Hükümetin art arda salvolarıyla kararlılığını ifade ettiği Kürt sorununun halli hangi mecrada cereyan edecek? Mahşerin değil çözümün üç atlısından söz edelim.
Bir. Oluşum, Türklük-Kürtlük ve yurttaşlık kavramlarını öne çıkarıyor. O kadar ki, işte bir nebze taşlar yerinden kımıldayınca "cümlenin maksudu bir" denebilecek bir noktaya kaydık. Üstelik "rivayet muhtelif" değil.
Öcalan "özgür iradesiyle devlete bağlı olan herkes TC yurttaşıdır" diyor. Onun yeni yurttaşlık tanımı bu. Cumhurbaşkanı Gül, 1924 Anayasası'nın tanımını benimseyebileceğimizi ima ediyor. Başbakan, bana göre bütün tarihin en önemli açıklamasını yaptı, "milliyetçilikler ayaklar altına alınsın" dedi. Yani dar milliyetçilik veya etnisite temelinin dışında. Hatta ne yaptığına sadece "iyi saatte olsunlar"ın karıştığı, içindeki o malum çekirdeğin tepki gösterdiği, CHP'nin beyannamelerinde de etnisite dışı bir yurttaşlık tanımı öngörülüyor.

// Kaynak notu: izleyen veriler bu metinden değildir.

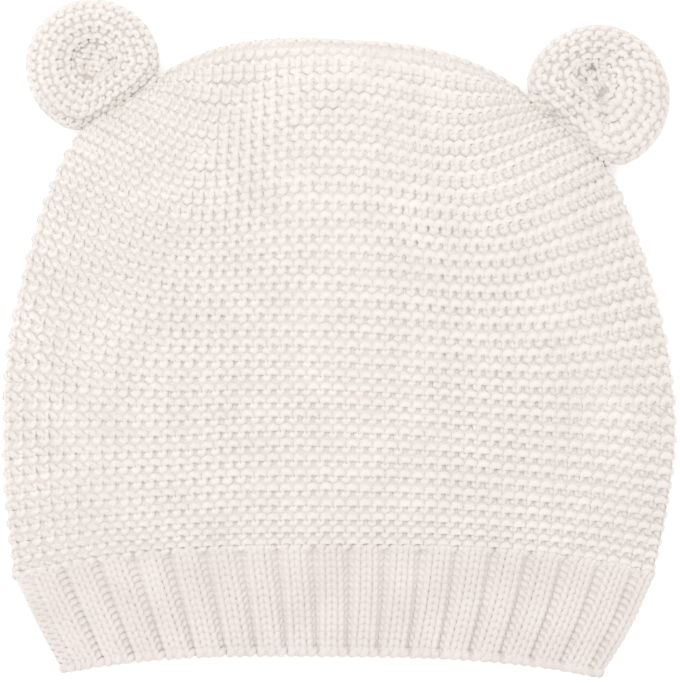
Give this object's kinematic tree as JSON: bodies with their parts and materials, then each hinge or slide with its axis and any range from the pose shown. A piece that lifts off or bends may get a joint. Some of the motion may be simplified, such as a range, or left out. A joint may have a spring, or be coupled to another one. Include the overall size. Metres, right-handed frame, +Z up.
{
  "type": "baby hat with ears",
  "caption": "Knitted baby hat lying flat on its back: garter-stitch pouch open at the bottom, ribbed band and two round gathered ears.",
  "frame": {"origin": "on the surface that the hat lies on, under the middle of its outline", "axes": "+X to the right as seen from the front, +Y from the hem to the crown, +Z up out of the hat's front"},
  "size_m": [0.18, 0.1804, 0.0221],
  "materials": {
    "body_knit": "matt warm white knitting yarn in garter stitch",
    "rib_knit": "matt warm white knitting yarn in two-by-one rib",
    "ear_knit": "matt warm white knitting yarn, gathered"
  },
  "bodies": {
    "root": {"crown": "body_knit", "rib_band": "rib_knit", "ear_left": "ear_knit", "ear_right": "ear_knit"}
  },
  "joints": []
}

Bu yurttaşlık çerçevesi sadece Kürt sorununu aşmak bakımından değil, dolayısıyla yeni bir Anayasa yapmak açısından da son derecede elverişli, üretken bir zemin yaratıyor.

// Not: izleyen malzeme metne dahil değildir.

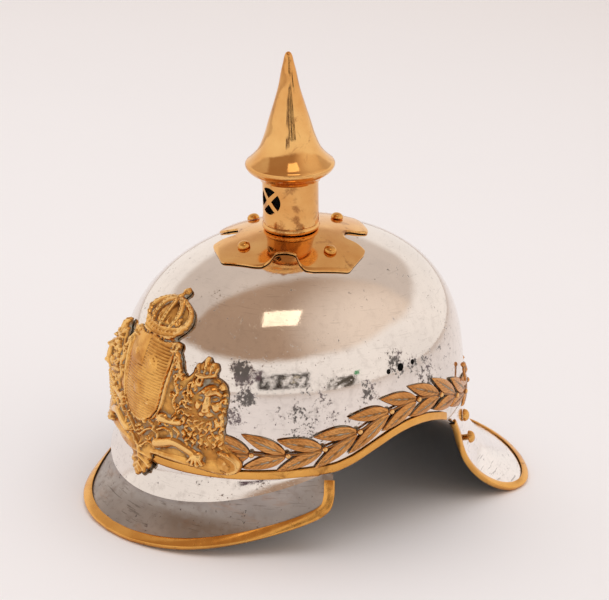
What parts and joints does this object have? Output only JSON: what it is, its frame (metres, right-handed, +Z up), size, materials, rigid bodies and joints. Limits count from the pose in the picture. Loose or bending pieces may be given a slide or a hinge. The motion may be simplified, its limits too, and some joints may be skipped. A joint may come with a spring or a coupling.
{
  "type": "spiked parade helmet",
  "caption": "Polished steel parade helmet with a screw-in brass spike, cast front plate of crowned lions, leaf garlands, flared visor and tail-shaped neck guard.",
  "frame": {"origin": "centre of the bounding box at the surface the helmet stands on", "axes": "+Z up, the face side towards -Y, the wearer's left towards +X"},
  "size_m": [0.1958, 0.3123, 0.2818],
  "materials": {
    "steel": "nickel-plated and mirror polished, with dark pits and tarnish",
    "yellow_brass": "polished on the high places, grey-green in the recesses",
    "red_brass": "worn copper-coloured brass with dark recesses",
    "gilt_brass": "bright polished copper-gold with brown stains"
  },
  "bodies": {
    "root": {"skull": "steel", "front_visor": "steel", "visor_trim": "yellow_brass", "neck_guard": "steel", "neck_trim": "yellow_brass", "edge_band": "yellow_brass", "garland_left": "red_brass", "garland_right": "red_brass", "front_plate": "yellow_brass", "spike_base": "gilt_brass", "neck_ring": "gilt_brass", "vent_neck": "gilt_brass", "spike": "gilt_brass", "base_stud_front": "yellow_brass", "base_stud_left": "yellow_brass", "base_stud_back": "yellow_brass", "base_stud_right": "yellow_brass", "upper_rivet_left": "yellow_brass", "upper_rivet_right": "yellow_brass", "lower_rivet_left": "yellow_brass", "lower_rivet_right": "yellow_brass", "berry_pin_left": "red_brass", "berry_pin_right": "red_brass"}
  },
  "joints": []
}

Bu tanım karşısında Kürtler daha rahat, Türkler biraz daha tedirgin. O zaman söz konusu tanıma bir çerçeve kavram bulmamız gerekir. Anayasanın taşıyıcısı olacak o çerçeve kavram Türklerin ve Kürtlerin demokratik barışıdır. Peki ne oldu da son kırk yılı alabildiğine kanlı olan bu 80-90-100 yıllık kavga son buldu?
***
Barış arayışının arkasında
ekonomi olduğunu hemen belirteyim. İkinci unsur bu ve kaynağında
Ortadoğu yer alıyor.
OD bu derecede değişirken, OD yeni
enerji politikalarıyla bambaşka bir noktaya taşınırken, yeni bir
Kürt burjuvazisi ve sermayesi oluşurken ve Türkiye OD'de
yeni bir rol oynamaya hazırlanırken, hiçbir Kürt daha fazla kan dökülsün demez.
Refah ve sermaye kendi
kültürel ve politik çerçevesini inşa eder.
Şimdi Kürt cenahında bu yaşanıyor. Su akıp yolunu buluyor. Kürtlerden önce Türkler bu evreye geldiler. Sahip oldukları
yeni sermaye sınıfı ve onun dinamikleri
geleneksel asker ve bürokrasi hegemonyası dışında bir siyasal yapı inşa etti. Demektir ki, eğer Kürt meselesinde daha ileri bir gelişme sağlanırsa o yapı dönüşümü de daha ileri bir merhaleye erişecektir. Kürt sorununun çözümüyle oluşacak ikinci büyük demokratik gelişme bu olacaktır.
***
Üçüncü konu
dindir, adıyla söyleyelim
İslam'dır.
Beğenelim beğenmeyelim, ürkelim ürkmeyelim, adı koyulsa da koyulmasa da, Kürt-Türk meselesinin bugüne kadar eriştiği vahametten daha ileri
gitmemesinin nedeni
Müslümanlık ortak bağıdır. Bu "olgu" bundan sonrasını da çözmek için başlı başına bir faktör olacaktır. Dinin bir son çare olduğu, en son "kullanılan" bir öğe, hatta bir "gizli cephane" olduğunu ayrıca söylemek gerekir mi? Bununla birlikte dinin toplumsal planda yeni bir nitelik, içerik, işlev kazanacağı açıktır. Buna
dinin sivilleşmesi sivilliğin dinselleşmesi demek mümkündür. Bugüne kadar çok tartışılmış
dinin siyasallaşmasından çok farklı bir konuma geldiğimiz besbelli.
Mahşerin değil çözümün üç atlısı bunlardır. Kürt sorununun çözümü
Yeni Türkiye'nin şifrelerinin çözümündedir.